(Data provided):

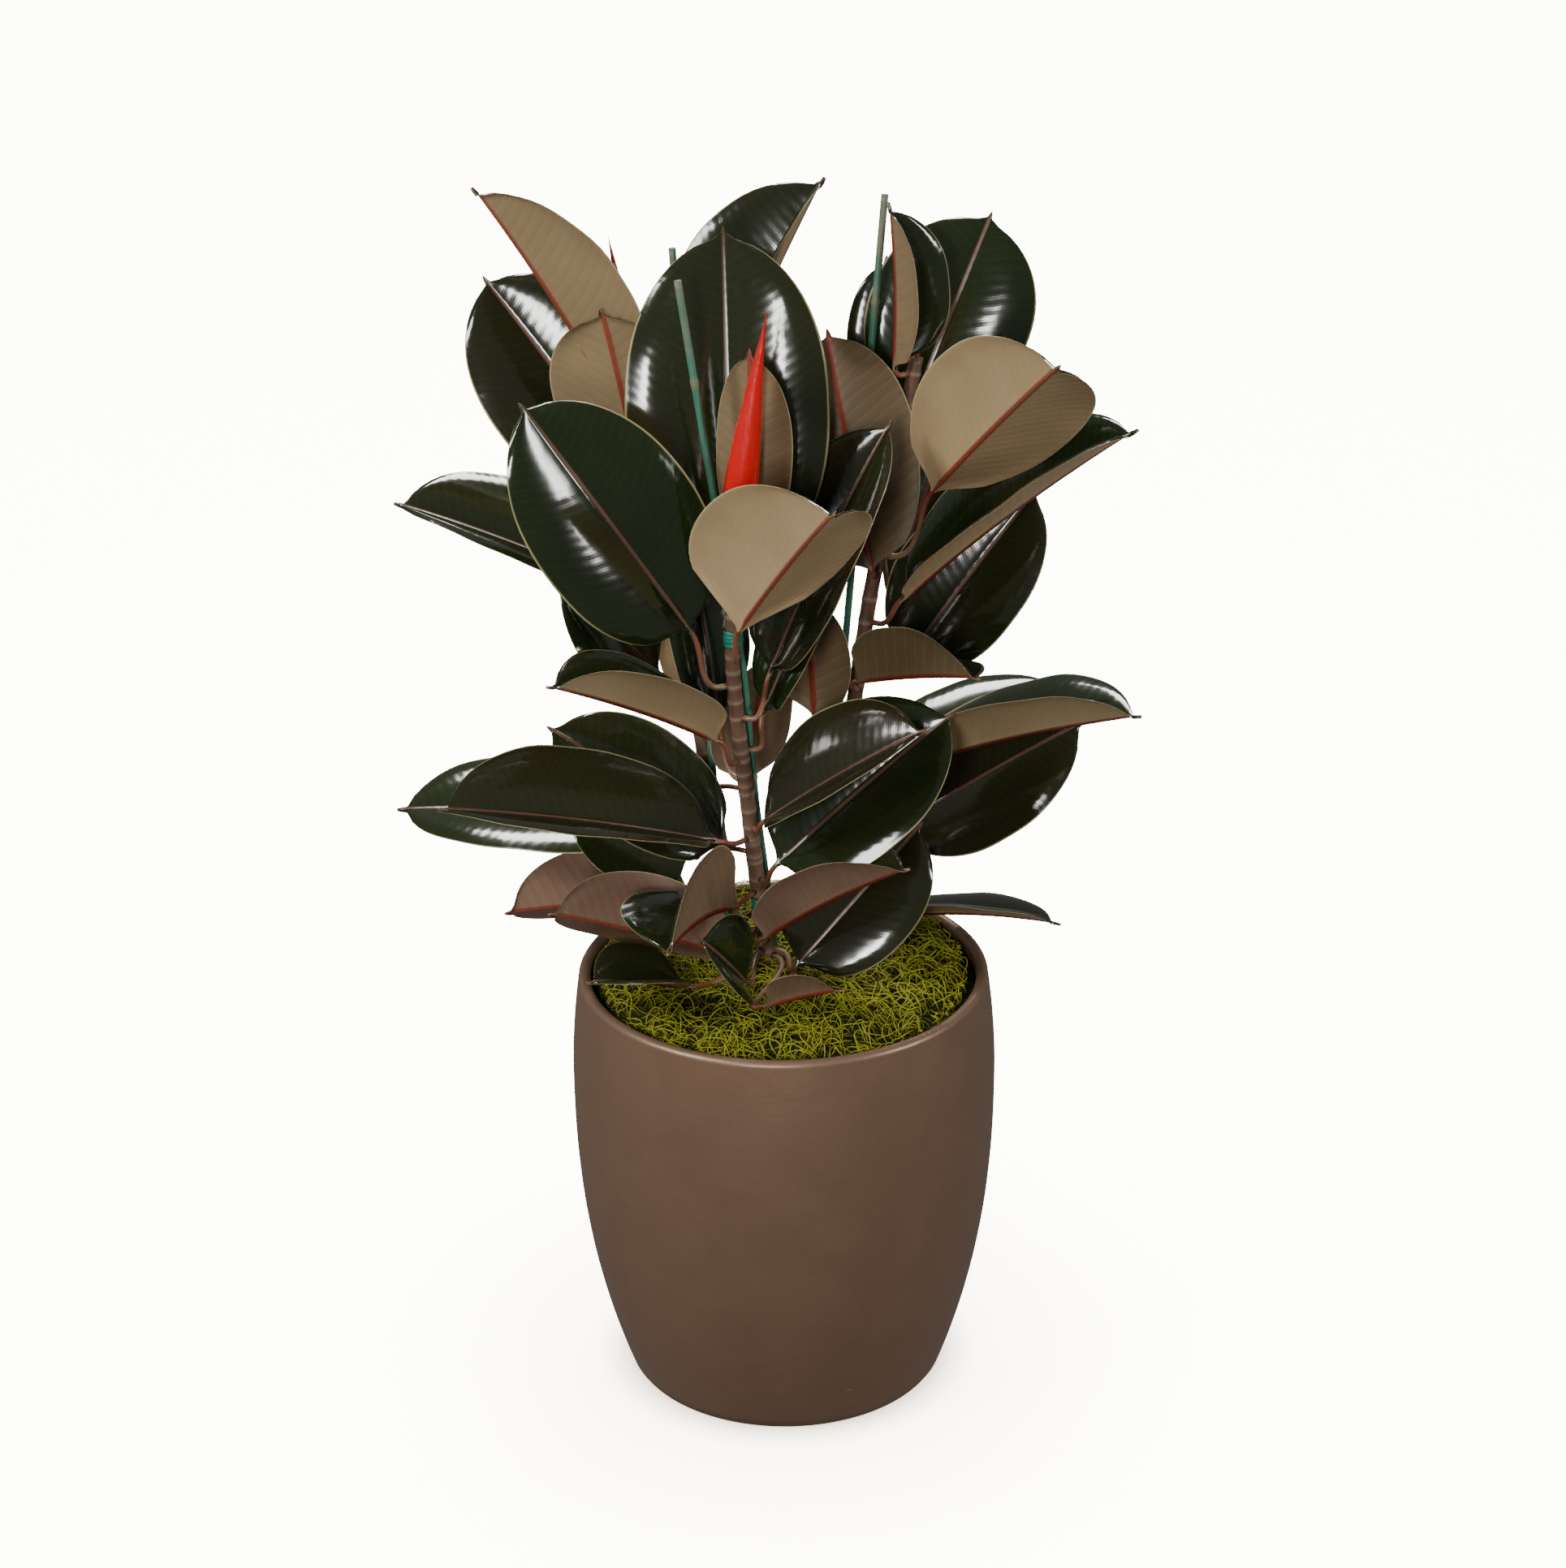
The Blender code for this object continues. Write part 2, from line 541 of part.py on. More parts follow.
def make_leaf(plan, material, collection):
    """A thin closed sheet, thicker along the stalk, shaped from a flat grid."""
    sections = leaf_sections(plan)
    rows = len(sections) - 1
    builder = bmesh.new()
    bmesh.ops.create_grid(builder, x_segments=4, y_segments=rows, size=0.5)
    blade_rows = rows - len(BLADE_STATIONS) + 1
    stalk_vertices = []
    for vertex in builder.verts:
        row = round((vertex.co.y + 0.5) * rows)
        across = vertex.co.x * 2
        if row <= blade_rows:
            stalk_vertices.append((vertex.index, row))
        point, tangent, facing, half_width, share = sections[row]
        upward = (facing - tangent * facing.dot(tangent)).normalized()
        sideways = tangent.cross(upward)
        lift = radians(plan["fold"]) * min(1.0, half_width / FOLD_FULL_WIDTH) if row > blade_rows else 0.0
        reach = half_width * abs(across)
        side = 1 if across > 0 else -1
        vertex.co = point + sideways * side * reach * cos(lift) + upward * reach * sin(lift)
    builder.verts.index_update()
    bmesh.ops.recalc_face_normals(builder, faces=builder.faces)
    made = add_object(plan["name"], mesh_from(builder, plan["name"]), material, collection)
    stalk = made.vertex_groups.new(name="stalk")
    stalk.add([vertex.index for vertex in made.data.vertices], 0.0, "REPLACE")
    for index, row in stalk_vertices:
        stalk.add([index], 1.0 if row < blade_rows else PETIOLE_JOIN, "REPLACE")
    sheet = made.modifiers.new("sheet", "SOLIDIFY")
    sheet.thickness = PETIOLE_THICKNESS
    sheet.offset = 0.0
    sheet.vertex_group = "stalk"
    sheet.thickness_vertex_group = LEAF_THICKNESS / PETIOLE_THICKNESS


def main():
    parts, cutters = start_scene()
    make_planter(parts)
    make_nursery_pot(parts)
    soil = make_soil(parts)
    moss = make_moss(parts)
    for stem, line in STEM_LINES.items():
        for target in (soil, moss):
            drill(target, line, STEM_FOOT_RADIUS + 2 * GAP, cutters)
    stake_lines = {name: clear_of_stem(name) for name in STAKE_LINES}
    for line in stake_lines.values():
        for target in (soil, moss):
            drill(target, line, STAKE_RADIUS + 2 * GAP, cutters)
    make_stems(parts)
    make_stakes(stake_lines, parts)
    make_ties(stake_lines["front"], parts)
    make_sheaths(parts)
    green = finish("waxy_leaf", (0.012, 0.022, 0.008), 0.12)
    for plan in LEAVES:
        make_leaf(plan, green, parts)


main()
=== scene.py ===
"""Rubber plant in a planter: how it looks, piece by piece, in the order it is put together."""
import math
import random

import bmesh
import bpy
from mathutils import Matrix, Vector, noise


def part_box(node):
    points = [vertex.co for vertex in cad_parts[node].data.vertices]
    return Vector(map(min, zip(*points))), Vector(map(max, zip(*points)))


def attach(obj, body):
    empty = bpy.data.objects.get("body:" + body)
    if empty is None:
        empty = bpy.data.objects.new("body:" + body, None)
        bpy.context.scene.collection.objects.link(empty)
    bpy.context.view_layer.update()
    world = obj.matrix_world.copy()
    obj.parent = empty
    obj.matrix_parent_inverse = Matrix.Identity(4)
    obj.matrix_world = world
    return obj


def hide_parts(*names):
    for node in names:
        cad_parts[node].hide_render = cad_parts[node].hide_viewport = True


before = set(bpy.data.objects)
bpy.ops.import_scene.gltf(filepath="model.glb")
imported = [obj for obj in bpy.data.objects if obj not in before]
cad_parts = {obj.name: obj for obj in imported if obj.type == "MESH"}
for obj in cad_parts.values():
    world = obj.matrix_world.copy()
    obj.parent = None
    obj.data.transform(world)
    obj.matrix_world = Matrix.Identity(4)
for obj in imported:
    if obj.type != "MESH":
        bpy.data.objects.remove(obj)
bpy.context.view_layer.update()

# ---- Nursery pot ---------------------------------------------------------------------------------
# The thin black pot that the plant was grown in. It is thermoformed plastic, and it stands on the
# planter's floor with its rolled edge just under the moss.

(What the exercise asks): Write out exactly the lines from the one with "stalk.add([vertex.index for vertex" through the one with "cad_parts[node].hide_render = cad_parts[node].hide_viewport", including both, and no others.

(Result of this exercise):
    stalk.add([vertex.index for vertex in made.data.vertices], 0.0, "REPLACE")
    for index, row in stalk_vertices:
        stalk.add([index], 1.0 if row < blade_rows else PETIOLE_JOIN, "REPLACE")
    sheet = made.modifiers.new("sheet", "SOLIDIFY")
    sheet.thickness = PETIOLE_THICKNESS
    sheet.offset = 0.0
    sheet.vertex_group = "stalk"
    sheet.thickness_vertex_group = LEAF_THICKNESS / PETIOLE_THICKNESS


def main():
    parts, cutters = start_scene()
    make_planter(parts)
    make_nursery_pot(parts)
    soil = make_soil(parts)
    moss = make_moss(parts)
    for stem, line in STEM_LINES.items():
        for target in (soil, moss):
            drill(target, line, STEM_FOOT_RADIUS + 2 * GAP, cutters)
    stake_lines = {name: clear_of_stem(name) for name in STAKE_LINES}
    for line in stake_lines.values():
        for target in (soil, moss):
            drill(target, line, STAKE_RADIUS + 2 * GAP, cutters)
    make_stems(parts)
    make_stakes(stake_lines, parts)
    make_ties(stake_lines["front"], parts)
    make_sheaths(parts)
    green = finish("waxy_leaf", (0.012, 0.022, 0.008), 0.12)
    for plan in LEAVES:
        make_leaf(plan, green, parts)


main()
=== scene.py ===
"""Rubber plant in a planter: how it looks, piece by piece, in the order it is put together."""
import math
import random

import bmesh
import bpy
from mathutils import Matrix, Vector, noise


def part_box(node):
    points = [vertex.co for vertex in cad_parts[node].data.vertices]
    return Vector(map(min, zip(*points))), Vector(map(max, zip(*points)))


def attach(obj, body):
    empty = bpy.data.objects.get("body:" + body)
    if empty is None:
        empty = bpy.data.objects.new("body:" + body, None)
        bpy.context.scene.collection.objects.link(empty)
    bpy.context.view_layer.update()
    world = obj.matrix_world.copy()
    obj.parent = empty
    obj.matrix_parent_inverse = Matrix.Identity(4)
    obj.matrix_world = world
    return obj


def hide_parts(*names):
    for node in names:
        cad_parts[node].hide_render = cad_parts[node].hide_viewport = True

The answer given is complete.